DIRECTIONS
Every line of the material below should be repeated exactly.

------------------------------------------------

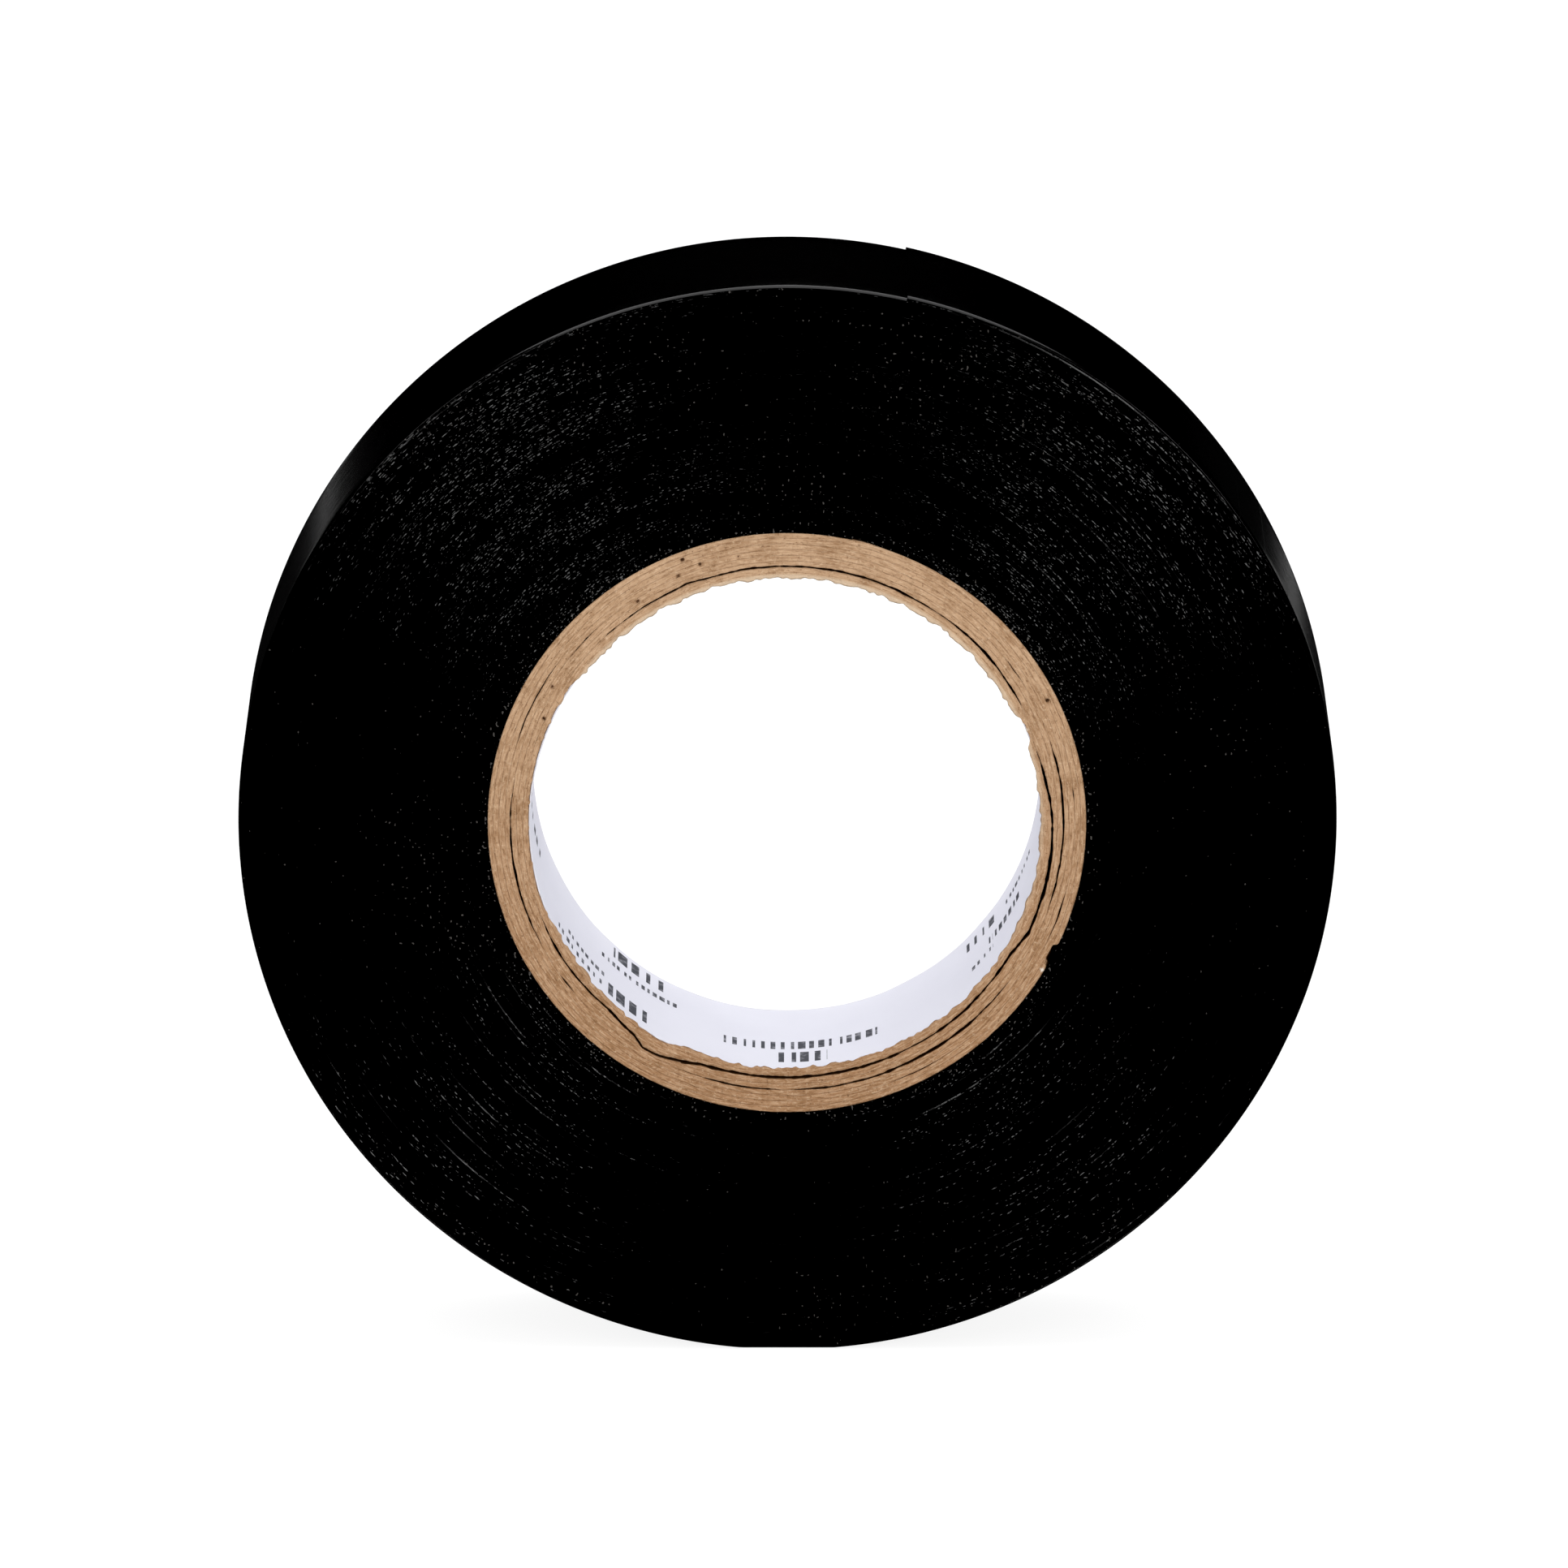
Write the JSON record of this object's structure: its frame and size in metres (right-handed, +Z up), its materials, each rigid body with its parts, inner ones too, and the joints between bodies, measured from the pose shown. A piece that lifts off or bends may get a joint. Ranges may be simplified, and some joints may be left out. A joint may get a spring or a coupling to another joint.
{
  "type": "electrical tape roll",
  "caption": "Roll of black PVC electrical tape on a layered kraft-board core with a white paper liner; the free end peels off the roll.",
  "frame": {"origin": "on the surface that the roll stands on, under the middle of the roll", "axes": "+Z up; Y along the roll's axis; the face seen first looks along -Y; the free end is just clockwise of the top, towards +X"},
  "size_m": [0.0899, 0.019, 0.0895],
  "materials": {
    "tape": "semi-gloss black PVC, matter on the wound edges",
    "board": "raw cut kraft board",
    "liner": "smooth white printed paper"
  },
  "bodies": {
    "roll": {"core_liner": "liner", "core_ply_1": "board", "core_ply_2": "board", "core_ply_3": "board", "core_ply_4": "board", "core_ply_5": "board", "core_ply_6": "board", "core_ply_7": "board", "tape_wound_pack": "tape", "tape_outer_wrap": "tape"},
    "tape_flap_1": {"tape_flap_1": "tape"},
    "tape_flap_2": {"tape_flap_2": "tape"},
    "tape_flap_3": {"tape_flap_3": "tape"},
    "tape_flap_4": {"tape_flap_4": "tape"},
    "tape_flap_5": {"tape_flap_5": "tape"},
    "tape_flap_6": {"tape_flap_6": "tape"},
    "tape_flap_7": {"tape_flap_7": "tape"},
    "tape_flap_8": {"tape_flap_8": "tape"},
    "tape_flap_9": {"tape_flap_9": "tape"},
    "tape_flap_10": {"tape_flap_10": "tape"},
    "tape_flap_11": {"tape_flap_11": "tape"},
    "tape_free_end": {"tape_free_end": "tape"}
  },
  "joints": [
    {"name": "peel_1", "type": "hinge", "parent": "roll", "child": "tape_flap_1", "pos_m": [0.04288, 0, 0.05826], "axis": [0, 1, 0], "range_deg": [0, 12]},
    {"name": "peel_2", "type": "hinge", "parent": "tape_flap_1", "child": "tape_flap_2", "pos_m": [0.04155, 0, 0.06195], "axis": [0, 1, 0], "range_deg": [0, 12]},
    {"name": "peel_3", "type": "hinge", "parent": "tape_flap_2", "child": "tape_flap_3", "pos_m": [0.03989, 0, 0.0655], "axis": [0, 1, 0], "range_deg": [0, 12]},
    {"name": "peel_4", "type": "hinge", "parent": "tape_flap_3", "child": "tape_flap_4", "pos_m": [0.03793, 0, 0.0689], "axis": [0, 1, 0], "range_deg": [0, 12]},
    {"name": "peel_5", "type": "hinge", "parent": "tape_flap_4", "child": "tape_flap_5", "pos_m": [0.03568, 0, 0.07212], "axis": [0, 1, 0], "range_deg": [0, 12]},
    {"name": "peel_6", "type": "hinge", "parent": "tape_flap_5", "child": "tape_flap_6", "pos_m": [0.03316, 0, 0.07513], "axis": [0, 1, 0], "range_deg": [0, 12]},
    {"name": "peel_7", "type": "hinge", "parent": "tape_flap_6", "child": "tape_flap_7", "pos_m": [0.03039, 0, 0.0779], "axis": [0, 1, 0], "range_deg": [0, 12]},
    {"name": "peel_8", "type": "hinge", "parent": "tape_flap_7", "child": "tape_flap_8", "pos_m": [0.02739, 0, 0.08043], "axis": [0, 1, 0], "range_deg": [0, 12]},
    {"name": "peel_9", "type": "hinge", "parent": "tape_flap_8", "child": "tape_flap_9", "pos_m": [0.02417, 0, 0.08268], "axis": [0, 1, 0], "range_deg": [0, 12]},
    {"name": "peel_10", "type": "hinge", "parent": "tape_flap_9", "child": "tape_flap_10", "pos_m": [0.02077, 0, 0.08465], "axis": [0, 1, 0], "range_deg": [0, 12]},
    {"name": "peel_11", "type": "hinge", "parent": "tape_flap_10", "child": "tape_flap_11", "pos_m": [0.01722, 0, 0.08631], "axis": [0, 1, 0], "range_deg": [0, 12]},
    {"name": "peel_12", "type": "hinge", "parent": "tape_flap_11", "child": "tape_free_end", "pos_m": [0.01353, 0, 0.08765], "axis": [0, 1, 0], "range_deg": [0, 12]}
  ],
  "couplings": [
    {"joint": "peel_2", "follows": "peel_1", "ratio": 1},
    {"joint": "peel_3", "follows": "peel_1", "ratio": 1},
    {"joint": "peel_4", "follows": "peel_1", "ratio": 1},
    {"joint": "peel_5", "follows": "peel_1", "ratio": 1},
    {"joint": "peel_6", "follows": "peel_1", "ratio": 1},
    {"joint": "peel_7", "follows": "peel_1", "ratio": 1},
    {"joint": "peel_8", "follows": "peel_1", "ratio": 1},
    {"joint": "peel_9", "follows": "peel_1", "ratio": 1},
    {"joint": "peel_10", "follows": "peel_1", "ratio": 1},
    {"joint": "peel_11", "follows": "peel_1", "ratio": 1},
    {"joint": "peel_12", "follows": "peel_1", "ratio": 1}
  ]
}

------------------------------------------------

THE OUTPUT
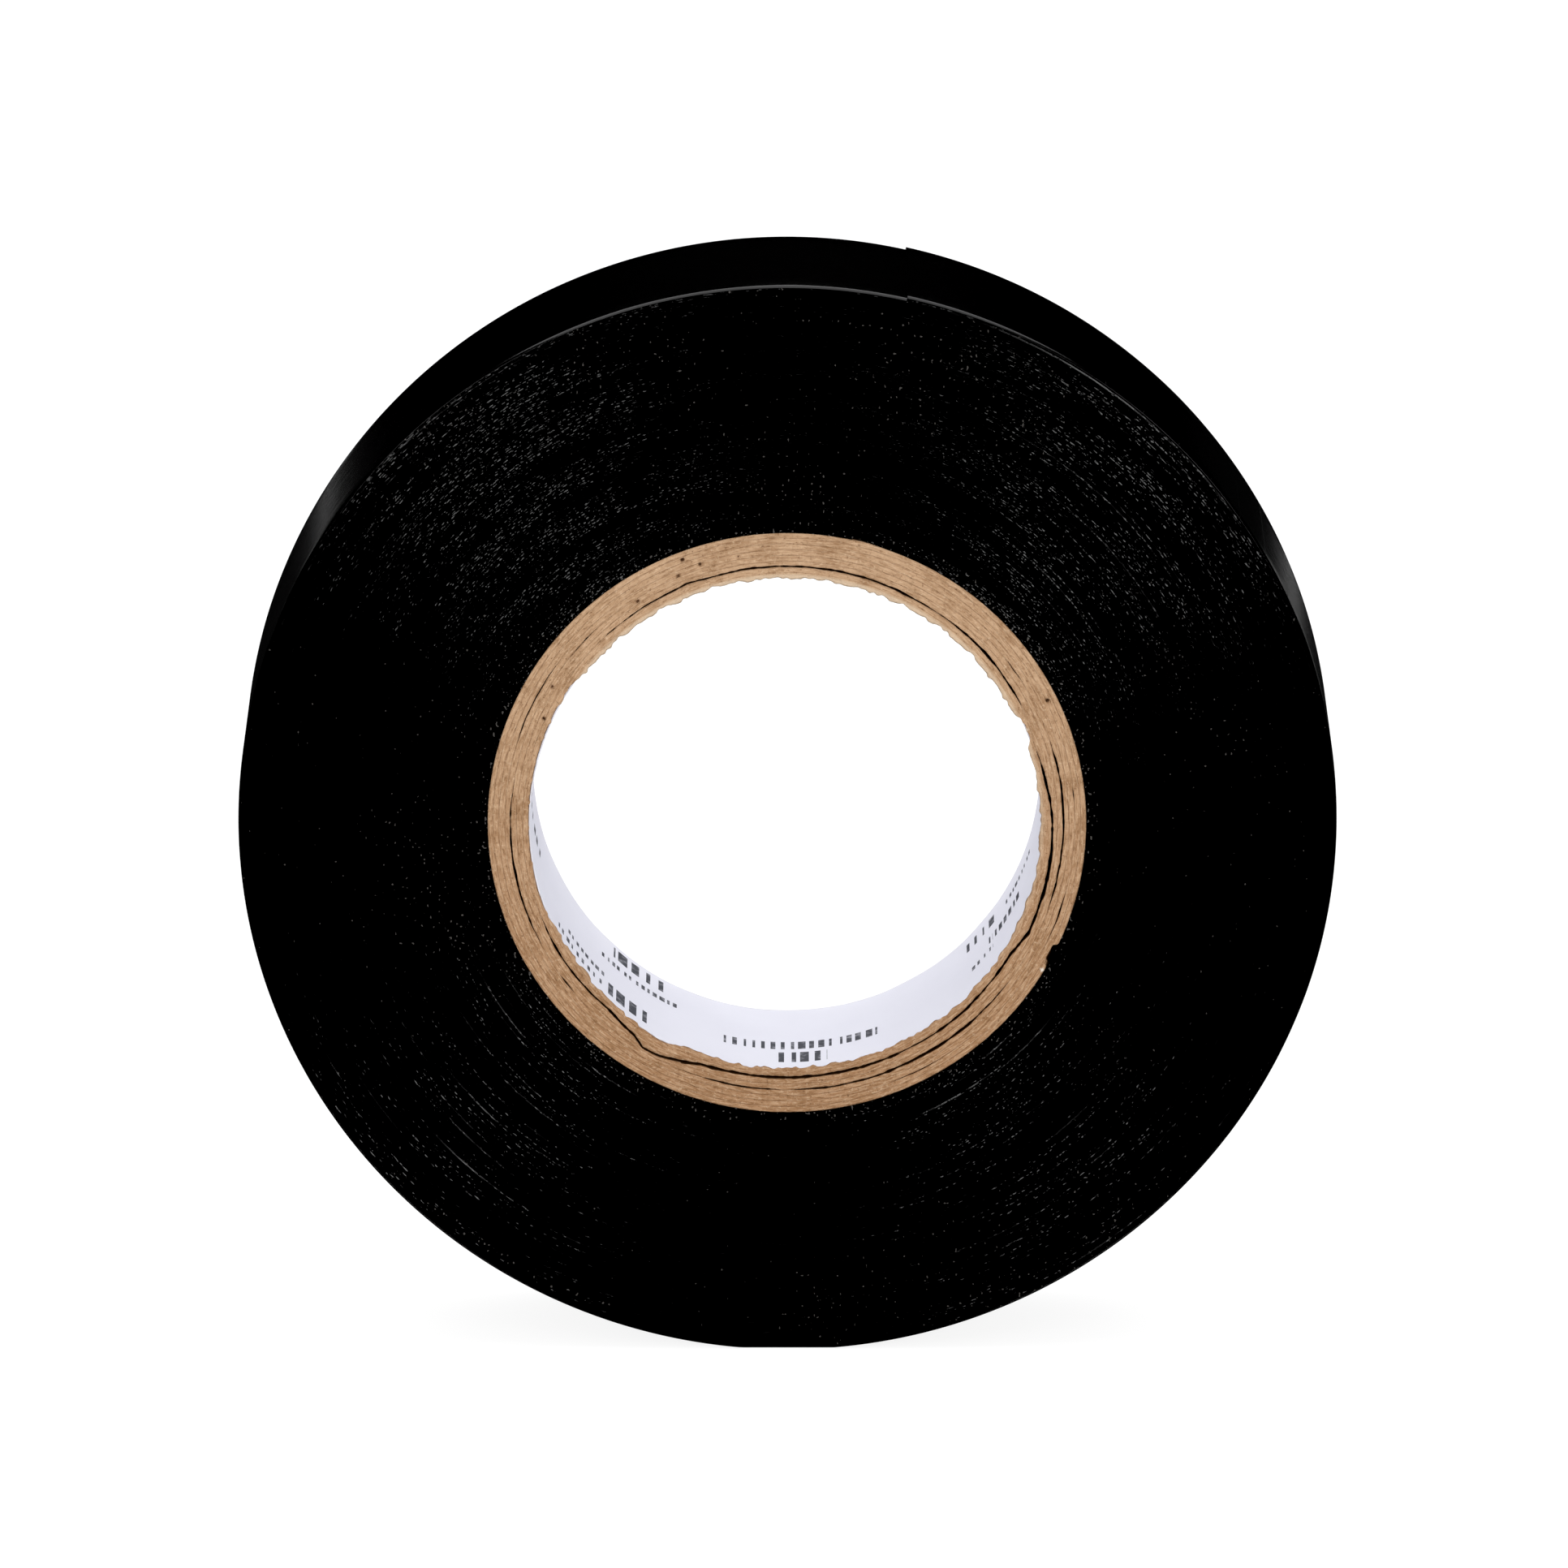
Write the JSON record of this object's structure: its frame and size in metres (right-handed, +Z up), its materials, each rigid body with its parts, inner ones too, and the joints between bodies, measured from the pose shown. A piece that lifts off or bends may get a joint. Ranges may be simplified, and some joints may be left out. A joint may get a spring or a coupling to another joint.
{
  "type": "electrical tape roll",
  "caption": "Roll of black PVC electrical tape on a layered kraft-board core with a white paper liner; the free end peels off the roll.",
  "frame": {"origin": "on the surface that the roll stands on, under the middle of the roll", "axes": "+Z up; Y along the roll's axis; the face seen first looks along -Y; the free end is just clockwise of the top, towards +X"},
  "size_m": [0.0899, 0.019, 0.0895],
  "materials": {
    "tape": "semi-gloss black PVC, matter on the wound edges",
    "board": "raw cut kraft board",
    "liner": "smooth white printed paper"
  },
  "bodies": {
    "roll": {"core_liner": "liner", "core_ply_1": "board", "core_ply_2": "board", "core_ply_3": "board", "core_ply_4": "board", "core_ply_5": "board", "core_ply_6": "board", "core_ply_7": "board", "tape_wound_pack": "tape", "tape_outer_wrap": "tape"},
    "tape_flap_1": {"tape_flap_1": "tape"},
    "tape_flap_2": {"tape_flap_2": "tape"},
    "tape_flap_3": {"tape_flap_3": "tape"},
    "tape_flap_4": {"tape_flap_4": "tape"},
    "tape_flap_5": {"tape_flap_5": "tape"},
    "tape_flap_6": {"tape_flap_6": "tape"},
    "tape_flap_7": {"tape_flap_7": "tape"},
    "tape_flap_8": {"tape_flap_8": "tape"},
    "tape_flap_9": {"tape_flap_9": "tape"},
    "tape_flap_10": {"tape_flap_10": "tape"},
    "tape_flap_11": {"tape_flap_11": "tape"},
    "tape_free_end": {"tape_free_end": "tape"}
  },
  "joints": [
    {"name": "peel_1", "type": "hinge", "parent": "roll", "child": "tape_flap_1", "pos_m": [0.04288, 0, 0.05826], "axis": [0, 1, 0], "range_deg": [0, 12]},
    {"name": "peel_2", "type": "hinge", "parent": "tape_flap_1", "child": "tape_flap_2", "pos_m": [0.04155, 0, 0.06195], "axis": [0, 1, 0], "range_deg": [0, 12]},
    {"name": "peel_3", "type": "hinge", "parent": "tape_flap_2", "child": "tape_flap_3", "pos_m": [0.03989, 0, 0.0655], "axis": [0, 1, 0], "range_deg": [0, 12]},
    {"name": "peel_4", "type": "hinge", "parent": "tape_flap_3", "child": "tape_flap_4", "pos_m": [0.03793, 0, 0.0689], "axis": [0, 1, 0], "range_deg": [0, 12]},
    {"name": "peel_5", "type": "hinge", "parent": "tape_flap_4", "child": "tape_flap_5", "pos_m": [0.03568, 0, 0.07212], "axis": [0, 1, 0], "range_deg": [0, 12]},
    {"name": "peel_6", "type": "hinge", "parent": "tape_flap_5", "child": "tape_flap_6", "pos_m": [0.03316, 0, 0.07513], "axis": [0, 1, 0], "range_deg": [0, 12]},
    {"name": "peel_7", "type": "hinge", "parent": "tape_flap_6", "child": "tape_flap_7", "pos_m": [0.03039, 0, 0.0779], "axis": [0, 1, 0], "range_deg": [0, 12]},
    {"name": "peel_8", "type": "hinge", "parent": "tape_flap_7", "child": "tape_flap_8", "pos_m": [0.02739, 0, 0.08043], "axis": [0, 1, 0], "range_deg": [0, 12]},
    {"name": "peel_9", "type": "hinge", "parent": "tape_flap_8", "child": "tape_flap_9", "pos_m": [0.02417, 0, 0.08268], "axis": [0, 1, 0], "range_deg": [0, 12]},
    {"name": "peel_10", "type": "hinge", "parent": "tape_flap_9", "child": "tape_flap_10", "pos_m": [0.02077, 0, 0.08465], "axis": [0, 1, 0], "range_deg": [0, 12]},
    {"name": "peel_11", "type": "hinge", "parent": "tape_flap_10", "child": "tape_flap_11", "pos_m": [0.01722, 0, 0.08631], "axis": [0, 1, 0], "range_deg": [0, 12]},
    {"name": "peel_12", "type": "hinge", "parent": "tape_flap_11", "child": "tape_free_end", "pos_m": [0.01353, 0, 0.08765], "axis": [0, 1, 0], "range_deg": [0, 12]}
  ],
  "couplings": [
    {"joint": "peel_2", "follows": "peel_1", "ratio": 1},
    {"joint": "peel_3", "follows": "peel_1", "ratio": 1},
    {"joint": "peel_4", "follows": "peel_1", "ratio": 1},
    {"joint": "peel_5", "follows": "peel_1", "ratio": 1},
    {"joint": "peel_6", "follows": "peel_1", "ratio": 1},
    {"joint": "peel_7", "follows": "peel_1", "ratio": 1},
    {"joint": "peel_8", "follows": "peel_1", "ratio": 1},
    {"joint": "peel_9", "follows": "peel_1", "ratio": 1},
    {"joint": "peel_10", "follows": "peel_1", "ratio": 1},
    {"joint": "peel_11", "follows": "peel_1", "ratio": 1},
    {"joint": "peel_12", "follows": "peel_1", "ratio": 1}
  ]
}